While there are no official statistics, Zhang said multiple sources have estimated there are currently about 40 million dispatch workers in China, representing roughly 10 percent of the labor force as of 2022. The practice became more widespread after 2008, when the Chinese government enacted a landmark labor law that introduced sweeping protections for full-time employees, including requiring that workers receive written contracts and severance pay. According to the worker rights group China Labor Bulletin, employers turned to labor dispatch as a way to get around the new regulations, and it has remained popular even after authorities closed loopholes in the law more than a decade ago.

Labor dispatch remains irresistible for many companies because it allows them to quickly tap into China’s large manufacturing workforce when customer demand surges or a product deadline is looming; then, if business needs change, they can shed those same workers just as rapidly. Flexibility is especially crucial for Shein, which touts itself as an “on-demand” fashion company that can rapidly analyze “customer feedback in real time” and adjust its supply chain accordingly.

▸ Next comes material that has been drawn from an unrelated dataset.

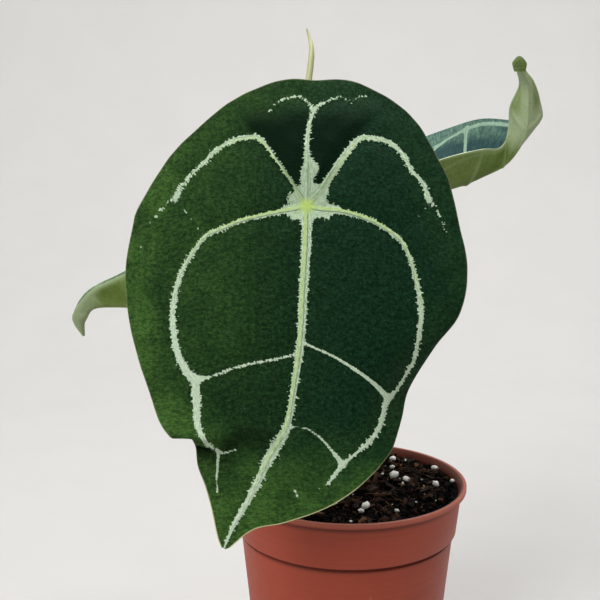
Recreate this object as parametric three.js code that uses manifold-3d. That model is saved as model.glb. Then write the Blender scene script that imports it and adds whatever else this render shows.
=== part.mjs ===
// Potted Anthurium forgetii: a young aroid with four leaves in a 9 cm nursery pot.
// Millimetres, +Z up. The origin is the middle of the pot's underside, on the surface it
// stands on, and the big leaf looks towards -Y.
import * as THREE from 'three';
import { mergeVertices } from 'three/addons/utils/BufferGeometryUtils.js';
import Module from 'manifold-3d';

const wasm = await Module();
wasm.setup();

// Gap between solids that touch on the real plant
const GAP = 0.3;

// Pot
const POT_HEIGHT = 80;
const POT_SEGMENTS = 40;
const WALL = 1.2;
const LIP_RADIUS = 45;
const LIP_HEIGHT = 1.9;
const COLLAR_HEIGHT = 17.9;
const COLLAR_TOP_RADIUS = 43.2;
const COLLAR_FOOT_RADIUS = 41.1;
const BODY_TOP_RADIUS = 40.3;
const BASE_RADIUS = 34;
const BASE_ARCH = 1.6;
const ARCH_INNER_RADIUS = 21;
const ARCH_OUTER_RADIUS = 31;
const DRAIN_COUNT = 8;
const DRAIN_RADIUS = 3.2;
const NOTCH_COUNT = 4;
const NOTCH_SIZE = { length: 8, width: 5, height: 1 };

// Potting mix
const MIX_LEVEL = 77.4;
const MIX_MOUND = 0.8;
const MIX_LUMP_HEIGHT = 0.45;
const MIX_RINGS = 7;
const BARK = { count: 32, shortest: 3, longest: 6 };
const GRAIN = { count: 22, shortest: 1.6, longest: 3 };
const CLEAR_OF_WALL = 4.5;
const CLEAR_OF_STEM = 13;
const SEED = 20;

// Stem and roots
const STEM_FOOT = new THREE.Vector3(-3, 5, 52);
const STEM_TOP = new THREE.Vector3(-4, 4, 83);
const STEM_RADIUS = 5.2;
const ROOT_COUNT = 7;
const ROOT_RADIUS = 1.5;
const ROOT_TIP_RADIUS = 0.8;

// Leaf stalks
const PETIOLE_RADIUS = 1.35;
const PETIOLE_FOOT_RADIUS = 1.9;
const JOINT_RADIUS = 1.9;
const JOINT_LENGTH = 12;
const STALK_SIDES = 8;

// Blades
const BLADE_THICKNESS = 0.8;
const RIB_HEIGHT = 0.7;
const RIB_WIDTH = 2.4;
const QUILT_DEPTH = 0.8;
const QUILT_WIDTH = 4;

const vec = (x, y, z) => new THREE.Vector3(x, y, z);
const smooth = (points) => new THREE.CatmullRomCurve3(points, false, 'catmullrom', 0.5);
const rail = (points) => smooth(points.map(([x, y, z = 0]) => vec(x, y, z)));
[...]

Shein lists thousands of new products on its website each day, but it initially orders batches of just 100 or 200 of each garment from its suppliers. If a certain item is a hit and sells out, its proprietary software system alerts the factory to start making more. Shein, which reportedly earned $32.2 billion in sales last year, says its business model reduces waste and keeps prices low, but it also requires suppliers and workers to contend with fluctuating revenue levels and constantly shifting demands from the ecommerce giant.

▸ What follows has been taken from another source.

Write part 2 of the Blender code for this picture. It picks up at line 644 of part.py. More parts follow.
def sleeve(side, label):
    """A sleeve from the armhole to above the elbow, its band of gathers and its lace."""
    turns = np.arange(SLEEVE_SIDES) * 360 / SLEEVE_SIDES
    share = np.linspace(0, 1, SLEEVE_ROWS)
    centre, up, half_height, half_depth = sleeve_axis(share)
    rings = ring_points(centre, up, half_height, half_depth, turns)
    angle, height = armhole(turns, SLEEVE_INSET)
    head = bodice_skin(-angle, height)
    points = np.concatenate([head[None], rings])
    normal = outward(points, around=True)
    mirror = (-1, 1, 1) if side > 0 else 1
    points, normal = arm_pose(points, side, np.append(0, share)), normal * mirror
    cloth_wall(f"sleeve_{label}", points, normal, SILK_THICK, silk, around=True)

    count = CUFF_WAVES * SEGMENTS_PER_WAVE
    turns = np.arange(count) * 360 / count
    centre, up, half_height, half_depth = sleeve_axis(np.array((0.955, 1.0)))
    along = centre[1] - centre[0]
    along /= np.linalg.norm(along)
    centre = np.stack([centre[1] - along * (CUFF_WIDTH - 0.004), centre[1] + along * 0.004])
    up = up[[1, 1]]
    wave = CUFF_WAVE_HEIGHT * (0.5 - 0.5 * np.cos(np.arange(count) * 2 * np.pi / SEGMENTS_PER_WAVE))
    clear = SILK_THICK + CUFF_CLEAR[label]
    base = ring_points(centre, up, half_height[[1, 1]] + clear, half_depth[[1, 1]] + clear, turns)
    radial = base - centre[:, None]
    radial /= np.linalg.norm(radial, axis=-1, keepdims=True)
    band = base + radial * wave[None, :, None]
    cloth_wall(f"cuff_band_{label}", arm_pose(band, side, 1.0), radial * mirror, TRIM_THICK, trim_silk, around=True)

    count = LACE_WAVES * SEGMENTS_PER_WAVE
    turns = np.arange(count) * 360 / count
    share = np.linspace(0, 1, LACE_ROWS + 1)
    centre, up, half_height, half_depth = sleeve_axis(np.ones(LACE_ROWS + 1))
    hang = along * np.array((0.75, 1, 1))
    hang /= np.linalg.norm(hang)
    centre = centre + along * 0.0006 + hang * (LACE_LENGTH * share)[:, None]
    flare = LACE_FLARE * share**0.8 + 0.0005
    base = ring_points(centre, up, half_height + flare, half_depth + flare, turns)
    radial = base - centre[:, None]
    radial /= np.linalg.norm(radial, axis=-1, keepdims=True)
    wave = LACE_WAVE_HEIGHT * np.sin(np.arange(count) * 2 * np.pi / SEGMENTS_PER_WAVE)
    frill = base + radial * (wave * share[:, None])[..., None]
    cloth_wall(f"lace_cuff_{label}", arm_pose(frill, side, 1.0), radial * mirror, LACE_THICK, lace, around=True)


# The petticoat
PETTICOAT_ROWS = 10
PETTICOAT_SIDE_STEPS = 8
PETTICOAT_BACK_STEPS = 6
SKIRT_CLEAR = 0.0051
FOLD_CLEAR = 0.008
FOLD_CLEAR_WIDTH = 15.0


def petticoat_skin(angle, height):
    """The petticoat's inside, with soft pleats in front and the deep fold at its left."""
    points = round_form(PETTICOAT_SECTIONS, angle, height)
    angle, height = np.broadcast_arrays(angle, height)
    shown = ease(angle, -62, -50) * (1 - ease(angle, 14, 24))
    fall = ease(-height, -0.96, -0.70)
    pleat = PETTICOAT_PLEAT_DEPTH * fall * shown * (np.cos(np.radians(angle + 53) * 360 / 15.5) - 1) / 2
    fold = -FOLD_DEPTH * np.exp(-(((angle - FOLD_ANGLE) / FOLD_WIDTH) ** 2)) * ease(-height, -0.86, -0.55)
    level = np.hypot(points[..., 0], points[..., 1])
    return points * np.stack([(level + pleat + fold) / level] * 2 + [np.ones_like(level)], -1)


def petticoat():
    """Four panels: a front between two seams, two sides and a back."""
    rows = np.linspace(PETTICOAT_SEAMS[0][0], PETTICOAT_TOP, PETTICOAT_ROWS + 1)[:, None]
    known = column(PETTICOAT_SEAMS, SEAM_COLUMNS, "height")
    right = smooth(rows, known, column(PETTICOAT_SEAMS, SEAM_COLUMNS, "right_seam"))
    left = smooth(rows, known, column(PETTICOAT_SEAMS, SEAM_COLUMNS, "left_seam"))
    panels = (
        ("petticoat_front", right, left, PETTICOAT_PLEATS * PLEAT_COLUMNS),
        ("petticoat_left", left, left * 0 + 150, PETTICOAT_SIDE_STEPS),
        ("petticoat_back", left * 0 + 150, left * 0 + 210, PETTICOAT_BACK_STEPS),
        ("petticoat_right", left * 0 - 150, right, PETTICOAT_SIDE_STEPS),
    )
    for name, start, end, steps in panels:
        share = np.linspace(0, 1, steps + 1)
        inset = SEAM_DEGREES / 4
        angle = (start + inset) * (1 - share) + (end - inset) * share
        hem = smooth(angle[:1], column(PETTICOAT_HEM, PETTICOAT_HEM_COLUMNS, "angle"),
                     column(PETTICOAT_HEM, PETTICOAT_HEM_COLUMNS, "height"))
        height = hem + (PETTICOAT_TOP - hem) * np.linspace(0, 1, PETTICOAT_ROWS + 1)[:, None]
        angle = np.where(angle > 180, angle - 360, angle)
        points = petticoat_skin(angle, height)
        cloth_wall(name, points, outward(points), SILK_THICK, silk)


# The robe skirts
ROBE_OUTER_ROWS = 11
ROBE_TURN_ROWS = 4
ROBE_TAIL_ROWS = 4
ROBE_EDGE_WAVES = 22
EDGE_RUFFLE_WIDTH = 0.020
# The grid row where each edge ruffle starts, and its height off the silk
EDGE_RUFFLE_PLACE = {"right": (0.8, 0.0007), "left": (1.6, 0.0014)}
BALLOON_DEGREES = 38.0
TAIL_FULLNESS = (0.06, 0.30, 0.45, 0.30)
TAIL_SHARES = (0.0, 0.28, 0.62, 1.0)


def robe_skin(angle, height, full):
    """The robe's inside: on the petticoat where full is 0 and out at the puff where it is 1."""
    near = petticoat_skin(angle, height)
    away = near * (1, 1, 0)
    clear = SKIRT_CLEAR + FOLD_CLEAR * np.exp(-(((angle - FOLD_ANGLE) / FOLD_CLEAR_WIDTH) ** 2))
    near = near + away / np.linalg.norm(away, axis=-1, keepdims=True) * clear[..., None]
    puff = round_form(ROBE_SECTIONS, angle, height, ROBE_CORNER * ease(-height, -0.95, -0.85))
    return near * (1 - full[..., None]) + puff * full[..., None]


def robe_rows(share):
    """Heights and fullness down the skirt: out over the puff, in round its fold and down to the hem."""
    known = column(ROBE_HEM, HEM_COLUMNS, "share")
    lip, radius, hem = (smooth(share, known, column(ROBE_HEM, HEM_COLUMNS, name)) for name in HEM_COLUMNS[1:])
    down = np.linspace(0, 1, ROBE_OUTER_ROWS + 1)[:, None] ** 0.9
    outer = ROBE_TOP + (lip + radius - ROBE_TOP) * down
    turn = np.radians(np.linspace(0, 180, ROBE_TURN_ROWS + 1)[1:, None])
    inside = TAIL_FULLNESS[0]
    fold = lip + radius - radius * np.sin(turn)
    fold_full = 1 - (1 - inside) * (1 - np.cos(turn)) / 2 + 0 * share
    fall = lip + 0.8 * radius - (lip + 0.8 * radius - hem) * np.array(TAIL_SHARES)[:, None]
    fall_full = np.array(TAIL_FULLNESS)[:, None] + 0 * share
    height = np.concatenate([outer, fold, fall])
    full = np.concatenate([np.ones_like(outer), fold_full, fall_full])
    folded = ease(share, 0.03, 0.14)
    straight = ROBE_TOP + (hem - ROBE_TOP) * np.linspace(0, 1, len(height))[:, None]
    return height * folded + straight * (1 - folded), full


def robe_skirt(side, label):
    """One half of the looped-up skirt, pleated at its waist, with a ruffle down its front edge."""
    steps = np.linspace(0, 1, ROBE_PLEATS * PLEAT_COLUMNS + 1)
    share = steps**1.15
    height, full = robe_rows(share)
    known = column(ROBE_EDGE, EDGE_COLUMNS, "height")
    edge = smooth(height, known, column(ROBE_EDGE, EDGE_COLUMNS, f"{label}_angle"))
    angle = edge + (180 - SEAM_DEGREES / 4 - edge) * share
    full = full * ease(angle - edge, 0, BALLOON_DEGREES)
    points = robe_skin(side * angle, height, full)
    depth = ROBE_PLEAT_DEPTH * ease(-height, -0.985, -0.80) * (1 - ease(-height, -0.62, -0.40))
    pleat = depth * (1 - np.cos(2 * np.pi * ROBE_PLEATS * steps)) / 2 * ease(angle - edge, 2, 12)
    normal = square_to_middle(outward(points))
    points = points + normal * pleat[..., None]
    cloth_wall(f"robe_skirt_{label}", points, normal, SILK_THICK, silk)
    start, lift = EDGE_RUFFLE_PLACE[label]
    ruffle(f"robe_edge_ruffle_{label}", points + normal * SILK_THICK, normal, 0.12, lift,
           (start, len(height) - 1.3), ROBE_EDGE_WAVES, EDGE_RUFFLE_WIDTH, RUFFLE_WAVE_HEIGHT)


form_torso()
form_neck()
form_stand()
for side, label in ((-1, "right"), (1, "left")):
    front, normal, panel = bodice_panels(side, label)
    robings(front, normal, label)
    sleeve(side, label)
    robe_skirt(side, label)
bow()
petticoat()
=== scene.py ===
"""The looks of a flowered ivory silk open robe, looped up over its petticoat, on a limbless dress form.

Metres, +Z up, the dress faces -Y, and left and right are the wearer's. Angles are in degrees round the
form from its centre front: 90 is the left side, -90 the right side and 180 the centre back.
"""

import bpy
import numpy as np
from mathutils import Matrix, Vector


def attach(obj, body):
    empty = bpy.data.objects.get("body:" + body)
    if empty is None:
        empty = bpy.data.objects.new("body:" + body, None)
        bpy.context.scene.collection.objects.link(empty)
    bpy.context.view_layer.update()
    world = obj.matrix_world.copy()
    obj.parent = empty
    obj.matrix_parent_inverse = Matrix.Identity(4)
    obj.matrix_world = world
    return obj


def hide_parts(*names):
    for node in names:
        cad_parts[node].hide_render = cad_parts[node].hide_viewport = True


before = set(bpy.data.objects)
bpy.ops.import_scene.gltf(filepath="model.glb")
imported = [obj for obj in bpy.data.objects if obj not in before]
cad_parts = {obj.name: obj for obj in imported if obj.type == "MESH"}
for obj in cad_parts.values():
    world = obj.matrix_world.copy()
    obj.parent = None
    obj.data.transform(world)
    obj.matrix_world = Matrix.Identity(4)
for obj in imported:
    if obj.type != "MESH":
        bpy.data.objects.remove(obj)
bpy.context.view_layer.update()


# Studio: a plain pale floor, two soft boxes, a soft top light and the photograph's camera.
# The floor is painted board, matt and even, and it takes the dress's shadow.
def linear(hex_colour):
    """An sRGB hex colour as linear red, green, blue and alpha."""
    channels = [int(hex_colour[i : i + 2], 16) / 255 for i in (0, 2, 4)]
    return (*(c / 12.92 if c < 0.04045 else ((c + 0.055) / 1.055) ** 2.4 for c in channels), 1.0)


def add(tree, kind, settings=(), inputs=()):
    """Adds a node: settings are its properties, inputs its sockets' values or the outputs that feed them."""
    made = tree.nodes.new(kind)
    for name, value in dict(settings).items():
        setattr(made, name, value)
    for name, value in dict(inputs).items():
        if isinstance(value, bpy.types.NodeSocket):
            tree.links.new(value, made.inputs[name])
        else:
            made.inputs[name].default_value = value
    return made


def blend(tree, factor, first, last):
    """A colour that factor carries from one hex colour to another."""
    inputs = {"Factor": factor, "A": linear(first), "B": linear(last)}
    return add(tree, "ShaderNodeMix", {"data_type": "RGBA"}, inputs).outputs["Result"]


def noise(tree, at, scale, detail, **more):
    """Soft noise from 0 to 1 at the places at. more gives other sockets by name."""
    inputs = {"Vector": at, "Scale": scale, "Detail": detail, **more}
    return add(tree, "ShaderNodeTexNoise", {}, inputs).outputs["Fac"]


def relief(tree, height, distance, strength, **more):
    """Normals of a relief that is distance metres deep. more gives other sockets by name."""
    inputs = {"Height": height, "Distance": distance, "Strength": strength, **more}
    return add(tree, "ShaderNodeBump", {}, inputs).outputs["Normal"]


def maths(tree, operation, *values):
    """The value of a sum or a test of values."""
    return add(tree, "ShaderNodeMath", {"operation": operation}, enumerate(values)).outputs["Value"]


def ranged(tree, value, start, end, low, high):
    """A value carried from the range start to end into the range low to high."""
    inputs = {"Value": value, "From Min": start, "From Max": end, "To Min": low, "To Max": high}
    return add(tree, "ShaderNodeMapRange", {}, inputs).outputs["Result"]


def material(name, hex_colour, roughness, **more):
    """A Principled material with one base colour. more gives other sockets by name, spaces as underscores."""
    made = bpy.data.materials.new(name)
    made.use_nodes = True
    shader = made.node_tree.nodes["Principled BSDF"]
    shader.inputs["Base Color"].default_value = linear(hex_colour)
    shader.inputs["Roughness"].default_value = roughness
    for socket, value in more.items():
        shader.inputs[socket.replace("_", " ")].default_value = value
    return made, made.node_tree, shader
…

Zhang says that local authorities, however, may hesitate to punish companies for exceeding the limit on dispatch workers because of the impact it could have on the country’s already struggling economy. (Officials from the city of Guangzhou did not return a request for comment. Liu Pengyu, a spokesperson for the Chinese embassy in Washington, DC, told WIRED that while it wasn’t aware of the specifics of Shein’s operations, “the Chinese government places great importance on protecting the legitimate rights and interests of workers.”)

In recent months, China’s central government has specifically encouraged the growth of so-called cross border ecommerce firms like Shein that can potentially help boost the country’s exports. In June, the Ministry of Commerce, together with eight other state agencies, called on local governments to find ways to help cross-border companies build “advantageous industrial clusters” and assist them in “going global.” Two months later, authorities in Guangzhou said they approved Shein’s proposed plan to build a $514 million supply chain hub in the city, which will include logistics and shipping facilities. The announcement, though, didn’t include any information about the kinds of workers who will be hired to operate the new warehouses.

In multiple videos viewed by WIRED, workers say their goal is to earn 10,000 RMB a month, typically on the higher end of the earnings advertised by staffing agencies in job listings. But reaching that figure can “really be a struggle,” as a worker in one video put it. Rui Ma, founder of the technology-investment consulting firm Tech Buzz China, told WIRED she’s seen clips where workers challenge themselves to lasting 100 days at Shein, “and then they don’t make it.”

But what the Shein workers show in their vlogs—which often appear aimed at viewers who might also be considering taking gigs at the company—is far from all doom and gloom. While some may be carefully choosing to omit certain details to avoid drawing the ire of China’s internet censors, their content is full of sarcasm, jokes, and dark humor. In one clip uploaded to Xigua in July 2023, a worker pans over a patch of dirt on his walk to work. “I want to spend a day playing in this mud, don’t know if my boss would agree,” he tells the camera.

In a Bilibili video from October, a different Shein staffer strikes an almost poetic tone, suggesting to viewers that there’s comfort in knowing that life is universally arduous for all workers. After his shift ends at 8 pm, he explains that he will go straight back to the employee dorms to sleep, but first, he is briefly distracted by the night sky. “I just noticed the moon is really round tonight,” he says.